Nouveau ? Pas vraiment. En 1988, le Bagdam Cafée, premier espace toulousain en non-mixité lesbienne, a ouvert ses portes grâce à Brigitte Boucheron, qui avait déjà créé la Maison des femmes de la ville dans les années 1970 pour prendre en charge les victimes de violences conjugales. Au milieu des années 1990, elle lance le Printemps lesbien de Toulouse, un festival culturel dont la dernière édition date de 2019. “Cette génération a milité avec Marie-Jo Bonnet, Françoise d’Eaubonne, les Gouines rouges… Bref, les figures de front du militantisme lesbien”, remarque Marianne Vérité, qui a récemment ouvert Au Bonheur des dames, une librairie LGBTQI+ et féministe dans le quartier Saint-Étienne, avec sa compagne, Fatima. Ce bouillonnement fait de la ville un formidable “lesbopôle”, qu’on a longtemps retrouvé à la Luna Loca, un café associatif fermé en 2016 après des années de folles soirées.
La Gougnotte a donc un héritage à entretenir. Un jeudi soir de juillet, un drag show a fait grimper la température tant il fallait se presser pour voir performer la Toulousaine Mona Mour. “Avec plusieurs maisons qui fleurissent, la scène drag est clairement en train d’exploser. Il y a encore une forme de timidité parce qu’on pense que d’autres villes font mieux que nous, mais c’est faux. La scène toulousaine doit avoir confiance en elle et montrer sa créativité”, confie l’artiste le lendemain de sa soirée. La ville peut en effet compter sur les maisons de Gonora LaGrave, de Mika Rambar ou de Brandy Snap, ainsi que sur la candidate de Drag Race Lova Ladiva. Quant aux Toulousains, ils ont adopté leurs queens jusqu’à les faire travailler dans les clubs hétéros. “C’est la preuve que l’on a remporté le combat des idées, se félicite Mika Rambar. En jonglant avec les propositions, il est possible de vivre de ses performances ici.”
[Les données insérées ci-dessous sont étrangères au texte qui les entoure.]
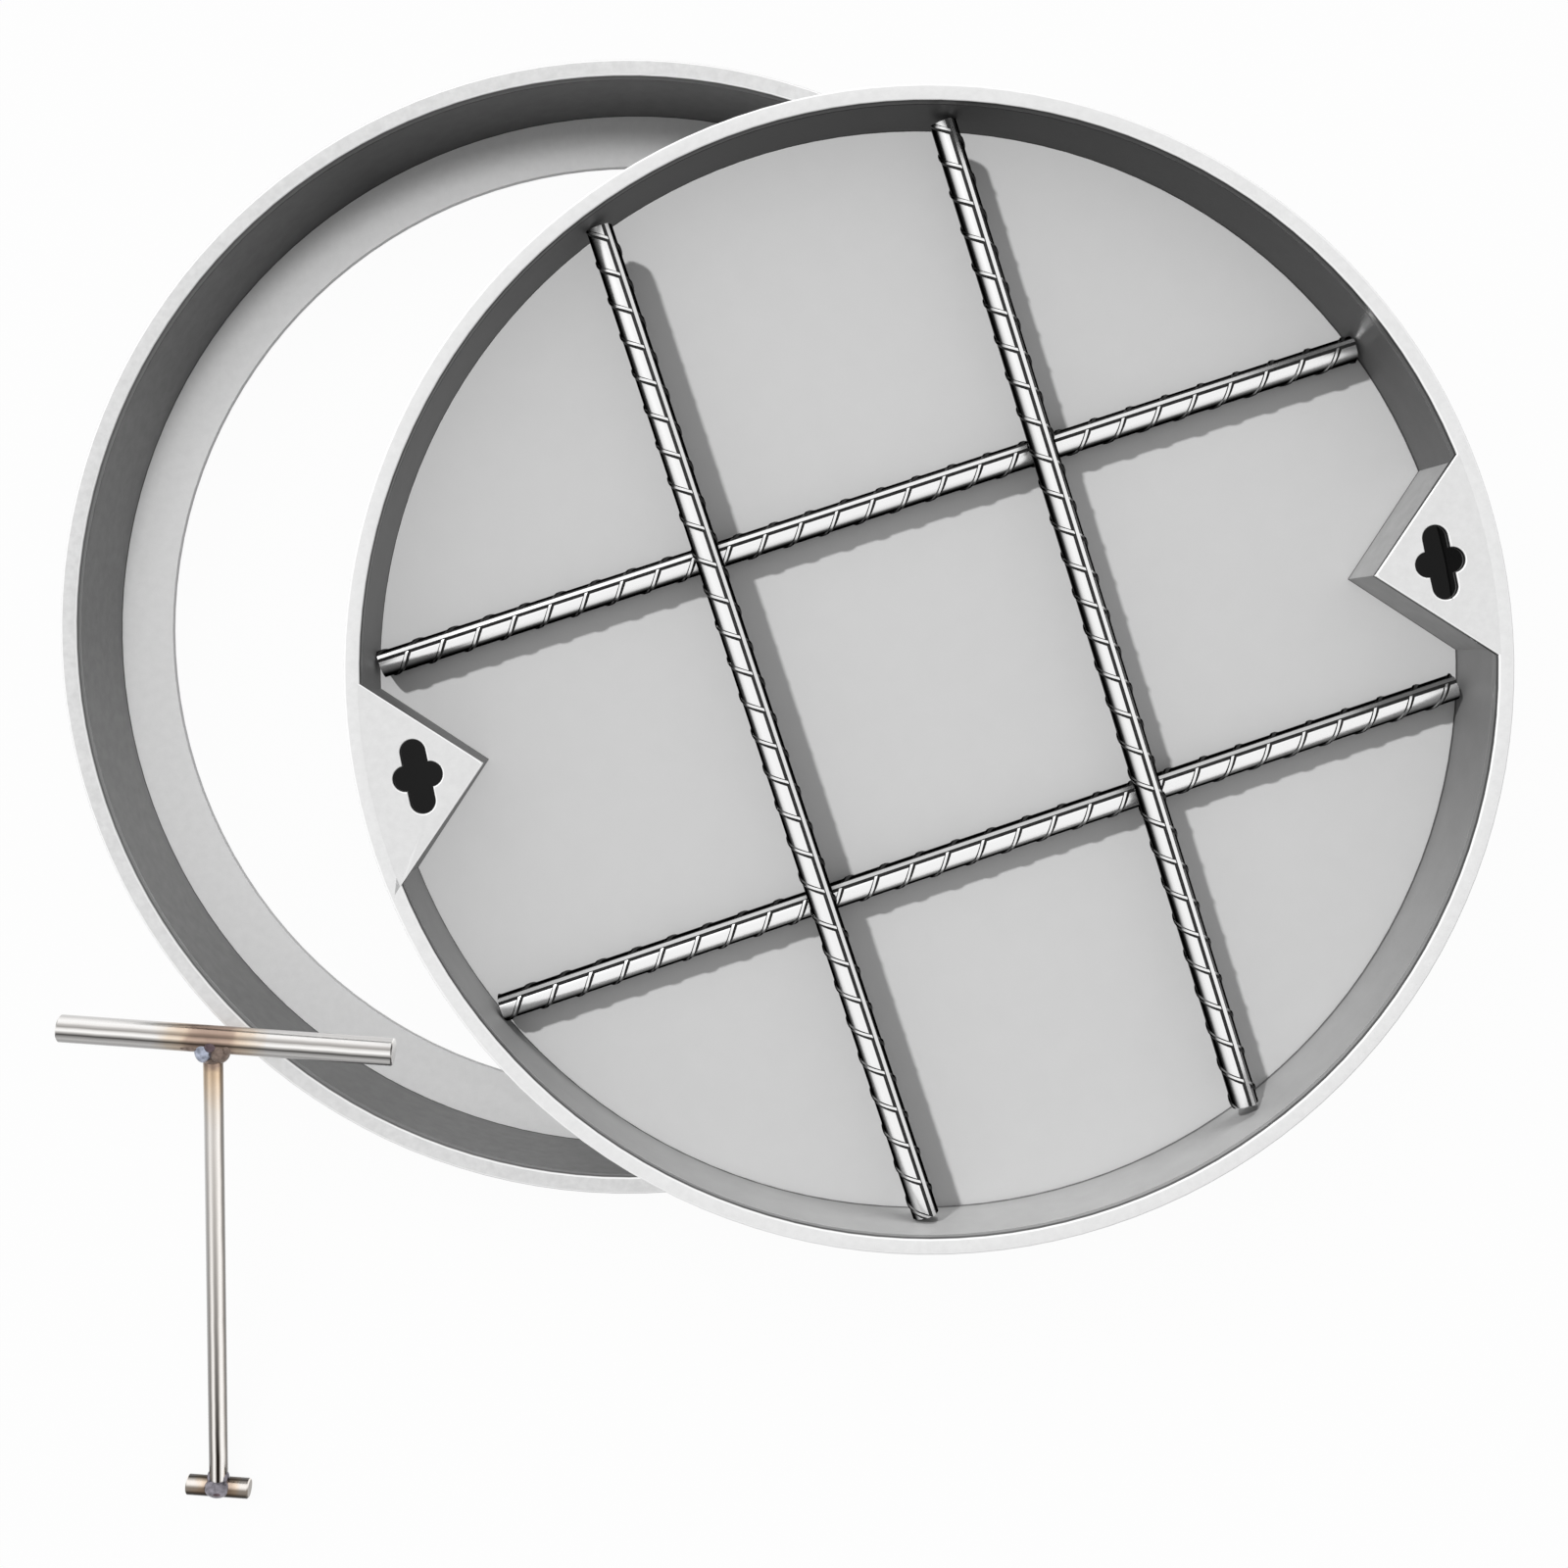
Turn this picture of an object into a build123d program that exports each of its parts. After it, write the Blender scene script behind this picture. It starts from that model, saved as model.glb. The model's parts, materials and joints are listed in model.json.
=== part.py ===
from build123d import *
import math
import os

# Round recessed access cover: a frame set in paving, a tray cover that is filled with paving,
# and the T-shaped key that lifts it. The cover is shown lifted out, lying across the frame, and
# the key leans on the frame's rim.
#
# Origin: centre of the frame, on the surface that it stands on. +Z is up, and +X runs along the
# line through the cover's two lifting pockets. Millimetres throughout.

# ---------------------------------------------------------------- driving dimensions
# frame
frame_radius = 250.0          # outside of the rim
frame_rim_width = 7.5         # flat top edge
frame_rim_height = 6.0
frame_sheet = 3.0             # rolled wall
seat_depth = 60.0             # from the seat up to the top of the rim
seat_thickness = 4.0
seat_overhang = 3.0           # seat ring outside the wall
seat_width = 23.8             # ledge that shows inside the wall
frame_weld = 2.6              # leg of the fillet welds on the frame

# cover
cover_clearance = 3.65        # all round, between the two rims
cover_rim_width = 6.75
cover_rim_height = 6.0
cover_sheet = 3.0             # rolled wall
recess_depth = 44.0           # from the rim down to the floor
floor_thickness = 3.0
cover_weld = 2.4              # leg of the fillet weld under the rim
cover_slide = 127.7           # how far the lifted cover lies off the frame's centre
cover_bearing = -20.3         # and which way

# stiffeners under the floor
stiffener_count = 3
stiffener_spacing = 115.0
stiffener_thickness = 5.0

# lifting pockets
pocket_depth = 46.4           # from the rim in to the corner of the plate
pocket_angle = 90.0           # angle at that corner
plate_thickness = 3.0
pocket_sheet = 2.5            # folded wall under the plate
pocket_inset = 2.5            # wall set back from the edge of the plate
keyhole_setback = 27.3        # from the corner of the plate out to the middle of the keyhole
keyhole_cross = 20.5          # short way of the cross

# reinforcing bars
bar_diameter = 11.2
bar_rib_height = 0.8
bar_rib_width = 1.4
lower_bar_spacing = 153.2
upper_bar_spacing = 147.0
lower_bar_offset = -3.5       # middle of the lower pair, from the middle of the cover
upper_bar_offset = 2.5        # the same for the upper pair
bar_turn = 6.2                # the grid is turned from the line of the pockets
lower_bar_rolls = (52.0, 62.0)    # how far the long ribs are turned up from the side
upper_bar_rolls = (58.0, 70.0)
lower_bar_leans = (0.6, 0.0)      # how far each bar is off square
upper_bar_leans = (0.3, -0.9)

# key
handle_length = 146.5
handle_diameter = 12.0
handle_shift = 6.0            # middle of the handle, from the stem
stem_diameter = 8.6
stem_length = 234.7           # between the axes of the handle and of the foot
foot_length = 29.5
foot_diameter = 9.2
key_weld = 3.2                # leg of the weld round each end of the stem
end_chamfer = 0.6
key_standoff = 5.5            # from the rim out to the joint of stem and handle
key_bearing = 213.1           # which side of the frame the key leans on
key_turn = -15.9              # how the handle is turned from the X axis

# clearances
key_clearance = 0.6           # round the foot in the keyhole
resting_gap = 0.3             # under the handle where it crosses the rim

# ---------------------------------------------------------------- derived sizes
frame_inner = frame_radius - frame_rim_width
opening_radius = frame_inner - seat_width
frame_wall_outer = frame_inner + frame_sheet
frame_top = seat_thickness + seat_depth

cover_radius = frame_inner - cover_clearance
cover_inner = cover_radius - cover_rim_width
cover_wall_outer = cover_inner + cover_sheet
cover_top = seat_depth                          # in the cover's own frame, so it seats flush
floor_top = cover_top - recess_depth
floor_bottom = floor_top - floor_thickness
plate_bottom = cover_top - plate_thickness

pocket_apex = cover_inner - pocket_depth
keyhole_radius = pocket_apex + keyhole_setback
keyhole_length = foot_length + 2 * key_clearance
keyhole_width = foot_diameter + 2 * key_clearance

bar_radius = bar_diameter / 2
lower_bar_level = floor_top + bar_radius + bar_rib_height
upper_bar_level = lower_bar_level + bar_diameter + bar_rib_height

handle_level = frame_top + resting_gap + handle_diameter / 2
foot_level = foot_diameter / 2
key_tilt = math.degrees(math.asin((handle_level - foot_level) / stem_length))

cover_place = Rot(0, 0, cover_bearing) * Pos(cover_slide, 0, frame_top) * Rot(0, 0, -cover_bearing)


# ---------------------------------------------------------------- helpers
def ring(inner, outer, bottom, top):
    """Flat or upright ring about the Z axis."""
    profile = Pos(0, 0, bottom) * (Circle(outer) - Circle(inner))
    return extrude(profile, top - bottom)


def weld_ring(radius, level, leg, outward, upward):
    """Fillet weld in the corner at this radius and level."""
    corner = (radius, level)
    along = (radius + leg * outward, level)
    across = (radius, level + leg * upward)
    profile = Plane.XZ * make_face(Polyline(corner, along, across, close=True))
    return revolve(profile, Axis.Z)


def save(shape, name):
    export_step(shape, f"parts/{name}.step")


# ---------------------------------------------------------------- frame
def frame_parts():
    rim_bottom = frame_top - frame_rim_height
    seat_outer = frame_wall_outer + seat_overhang
    return {
        "frame_rim": ring(frame_inner, frame_radius, rim_bottom, frame_top),
        "frame_wall": ring(frame_inner, frame_wall_outer, seat_thickness, rim_bottom),
        "frame_seat_ring": ring(opening_radius, seat_outer, 0, seat_thickness),
        "frame_rim_weld": weld_ring(frame_wall_outer, rim_bottom, frame_weld, 1, -1),
        "frame_seat_weld": weld_ring(frame_wall_outer, seat_thickness, frame_weld, 1, 1),
    }


# ---------------------------------------------------------------- cover
def tray_parts():
    rim_bottom = cover_top - cover_rim_height
    return {
        "cover_rim": ring(cover_inner, cover_radius, rim_bottom, cover_top),
        "cover_wall": ring(cover_inner, cover_wall_outer, 0, rim_bottom),
        "cover_floor": Pos(0, 0, floor_bottom) * extrude(Circle(cover_inner), floor_thickness),
        "cover_rim_weld": weld_ring(cover_wall_outer, rim_bottom, cover_weld, 1, -1),
    }


def stiffener_parts():
    """Flat bars on edge under the floor, cut to the inside of the wall."""
    inside = extrude(Circle(cover_inner), floor_bottom)
    middle = (stiffener_count - 1) / 2
    parts = {}
    for number in range(stiffener_count):
        place = Pos(0, (number - middle) * stiffener_spacing, floor_bottom / 2)
        bar = place * Box(2 * cover_inner, stiffener_thickness, floor_bottom)
        parts[f"stiffener_{number + 1}"] = bar & inside
    return parts


def corner_area(apex, level):
    """The corner between two lines that meet at the apex, out to the inside of the wall."""
    far = 2 * cover_inner
    spread = far * math.tan(math.radians(pocket_angle / 2))
    outline = Polyline((apex, 0), (apex + far, -spread), (apex + far, spread), close=True)
    return Pos(0, 0, level) * (make_face(outline) & Circle(cover_inner))


def keyhole():
    """Cross with rounded ends, its long way along the rim."""
    long_slot = Rot(0, 0, 90) * SlotOverall(keyhole_length, keyhole_width)
    short_slot = SlotOverall(keyhole_cross, keyhole_width)
    return Pos(keyhole_radius, 0) * (long_slot + short_slot)


def pocket_plate():
    plate = extrude(corner_area(pocket_apex, plate_bottom), plate_thickness)
    hole = extrude(Pos(0, 0, plate_bottom) * keyhole(), plate_thickness)
    return plate - hole


def pocket_wall():
    """Sheet folded to the shape of the plate's corner, from the floor up to the plate."""
    along_axis = 1 / math.sin(math.radians(pocket_angle / 2))
    outside = pocket_apex + pocket_inset * along_axis
    inside = outside + pocket_sheet * along_axis
    profile = corner_area(outside, floor_top) - corner_area(inside, floor_top)
    return extrude(profile, plate_bottom - floor_top)


def pocket_parts():
    parts = {}
    for side, turn in (("right", 0), ("left", 180)):
        parts[f"pocket_plate_{side}"] = Rot(0, 0, turn) * pocket_plate()
        parts[f"pocket_wall_{side}"] = Rot(0, 0, turn) * pocket_wall()
    return parts


def ribbed_bar(half_length, roll):
    """Reinforcing bar along X, with its two long ribs."""
    bar = Rot(0, 90, 0) * Cylinder(bar_radius, 2 * half_length)
    rib_span = bar_diameter + 2 * bar_rib_height
    ribs = Box(2 * half_length, rib_span, bar_rib_width)
    return Rot(roll, 0, 0) * (bar + ribs)


def bar_parts():
    """Two crossing pairs, each bar as long as fits square between the walls."""
    layers = (("lower", lower_bar_level, 0, lower_bar_spacing, lower_bar_offset,
               lower_bar_rolls, lower_bar_leans),
              ("upper", upper_bar_level, -90, upper_bar_spacing, upper_bar_offset,
               upper_bar_rolls, upper_bar_leans))
    parts = {}
    for layer, level, turn, spacing, offset, rolls, leans in layers:
        for number, side in enumerate((-1, 1), start=1):
            place = offset + side * spacing / 2
            roll, lean = rolls[number - 1], leans[number - 1]
            half_length = math.sqrt(cover_inner ** 2 - (abs(place) + bar_radius) ** 2)
            half_length -= abs(place * math.sin(math.radians(lean)))
            bar = Pos(0, place, level) * Rot(0, 0, lean) * ribbed_bar(half_length, roll)
            parts[f"bar_{layer}_{number}"] = Rot(0, 0, bar_turn + turn) * bar
    return parts


# ---------------------------------------------------------------- key
def round_bar(length, diameter):
    """Round bar along X with broken edges at its ends."""
    bar = Rot(0, 90, 0) * Cylinder(diameter / 2, length)
    return chamfer(bar.edges().filter_by(GeomType.CIRCLE), end_chamfer)


def stem_weld(crossing_diameter, stem):
    """Hollow weld bead between the stem and the bar that crosses it at the origin."""
    crossing_radius = crossing_diameter / 2
    radius = stem_diameter / 2
    reach = radius + key_weld
    low = crossing_radius / 2
    toe = (reach, 0.72 * crossing_radius)
    waist = (radius + 0.35 * key_weld, crossing_radius + 0.3 * key_weld)
    top = (radius, crossing_radius + key_weld)
    profile = make_face(Polyline((0, low), (reach, low), toe, waist, top, (0, top[1]), close=True))
    sides = Box(4 * reach, crossing_diameter + 0.4 * key_weld, 4 * reach)
    bead = revolve(Plane.XZ * profile, Axis.Z) & sides
    crossing = Rot(0, 90, 0) * Cylinder(crossing_radius, 4 * reach)
    return bead - crossing - stem


def key_parts():
    """Key in its own frame: handle along X through the origin, stem down along -Z."""
    handle_bar = Rot(0, 90, 0) * Cylinder(handle_diameter / 2, handle_length)
    foot_place = Pos(0, 0, -stem_length)
    foot_bar = foot_place * Rot(0, 90, 0) * Cylinder(foot_diameter / 2, foot_length)
    stem = Pos(0, 0, -stem_length / 2) * Cylinder(stem_diameter / 2, stem_length)
    stem = stem - handle_bar - foot_bar
    top_weld = Rot(180, 0, 0) * stem_weld(handle_diameter, Rot(180, 0, 0) * stem)
    foot_weld = foot_place * stem_weld(foot_diameter, Pos(0, 0, stem_length) * stem)
    return {
        "key_handle": Pos(handle_shift, 0, 0) * round_bar(handle_length, handle_diameter),
        "key_stem": stem,
        "key_foot": foot_place * round_bar(foot_length, foot_diameter),
        "key_handle_weld": top_weld,
        "key_foot_weld": foot_weld,
    }


# ---------------------------------------------------------------- assembly
def main():
    os.makedirs("parts", exist_ok=True)
    for name, shape in frame_parts().items():
        save(shape, name)

    cover = tray_parts() | stiffener_parts() | pocket_parts() | bar_parts()
    for name, shape in cover.items():
        save(cover_place * shape, name)

    # the key leans with its foot on the ground and its handle across the rim
    lean = Rot(0, 0, key_turn) * Rot(key_tilt - 90, 0, 0)
    key_foothold = Rot(0, 0, key_bearing) * Pos(frame_radius + key_standoff, 0, handle_level)
    key_pose = Pos(key_foothold.position) * lean
    for name, shape in key_parts().items():
        save(key_pose * shape, name)


main()
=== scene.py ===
import json
import math

import bpy
from mathutils import Matrix, Vector

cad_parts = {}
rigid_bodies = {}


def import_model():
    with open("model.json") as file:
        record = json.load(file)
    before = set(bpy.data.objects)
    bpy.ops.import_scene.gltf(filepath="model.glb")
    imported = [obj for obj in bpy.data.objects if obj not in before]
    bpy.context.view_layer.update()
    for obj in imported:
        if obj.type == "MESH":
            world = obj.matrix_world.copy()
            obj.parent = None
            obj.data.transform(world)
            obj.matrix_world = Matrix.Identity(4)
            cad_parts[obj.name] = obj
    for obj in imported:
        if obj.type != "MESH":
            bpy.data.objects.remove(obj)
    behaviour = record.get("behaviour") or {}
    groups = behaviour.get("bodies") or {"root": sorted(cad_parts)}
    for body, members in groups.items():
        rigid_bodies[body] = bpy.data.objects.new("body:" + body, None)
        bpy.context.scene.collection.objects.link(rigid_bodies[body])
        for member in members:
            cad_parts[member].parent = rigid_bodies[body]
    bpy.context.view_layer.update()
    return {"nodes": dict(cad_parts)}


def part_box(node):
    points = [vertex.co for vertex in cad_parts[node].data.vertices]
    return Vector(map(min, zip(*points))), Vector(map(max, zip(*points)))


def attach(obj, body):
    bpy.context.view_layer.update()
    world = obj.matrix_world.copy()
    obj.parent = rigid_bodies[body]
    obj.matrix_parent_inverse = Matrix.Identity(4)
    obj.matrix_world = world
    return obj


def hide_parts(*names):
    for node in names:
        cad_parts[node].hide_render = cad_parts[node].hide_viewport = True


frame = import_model()
nodes = frame["nodes"]
mm = 0.001
print("frame loaded:", len(nodes), "nodes")

# the set is turned a little under the camera: where the camera's right and up point
pictureTurn = math.radians(-11.83)
pictureRight = Vector((math.cos(pictureTurn), math.sin(pictureTurn), 0))
pictureUp = Vector((-math.sin(pictureTurn), math.cos(pictureTurn), 0))


def deselectAll():
    bpy.ops.object.select_all(action="DESELECT")


def boxCentre(name):
    low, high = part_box(name)
    return (Vector(low) + Vector(high)) / 2


def select(*pieces):
    deselectAll()
    for piece in pieces:
        piece.select_set(True)
    bpy.context.view_layer.objects.active = pieces[0]


def applyModifiers(piece):
    select(piece)
    for modifier in list(piece.modifiers):
        bpy.ops.object.modifier_apply(modifier=modifier.name)


def joinPieces(pieces, name):
    select(*pieces)
    bpy.ops.object.join()
    piece = bpy.context.object
    piece.name = name
    piece.data.name = name
    return piece


def putInPlace(piece, matrix):
    piece.matrix_world = matrix
    select(piece)
    bpy.ops.object.transform_apply(location=True, rotation=True, scale=True)


deselectAll()
frameCentre = boxCentre("frame_wall")
coverCentre = boxCentre("cover_wall")
coverInner = 232.1          # inside of the tray's wall, from its middle, in millimetres
mergeDistance = 0.00001     # the carried-over meshes have doubled points
smoothAngle = math.radians(32)


# node helpers for the materials
def newMaterial(name):
    material = bpy.data.materials.new(name)
    material.use_nodes = True
    shader = material.node_tree.nodes["Principled BSDF"]
    return material, material.node_tree, shader


def connect(tree, value, socket):
    # a value may be another node's output or a plain number or vector
    if isinstance(value, bpy.types.NodeSocket):
        tree.links.new(value, socket)
    else:
        socket.default_value = value


def calculate(tree, operation, first, second=None):
    node = tree.nodes.new("ShaderNodeMath")
    node.operation = operation
    connect(tree, first, node.inputs[0])
    if second is not None:
        connect(tree, second, node.inputs[1])
    return node.outputs[0]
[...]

“Les lieux sont plus interdépendants qu’ils ne meurent de la concurrence”, remarque Mona Mour. Et ce qui est vrai pour le drag l’est également des espaces de convivialité ; il n’est d’ailleurs pas rare de voir les client·es de la Gougnotte s’accouder au zinc du Limelight ou du Bear’s Bar, une institution nounours de la ville qui prête sa salle une fois par mois aux lesbiennes. Le reste du temps, en revanche, tout le monde s’y retrouve : des rugbymen autant que des crevettes, des groupes d’amis comme des hommes seuls. À l’heure de la fermeture, tout ce beau monde avance de quelques mètres pour finir sa soirée au G-Boy – “Malgré la présence de messages stigmatisant la consommation de drogue, cela reste un lieu où nous aimons nous retrouver”, relativise Simon Palette, d’Act Up. Que le lieu soit particulièrement engagé ou non, ça reste la maison.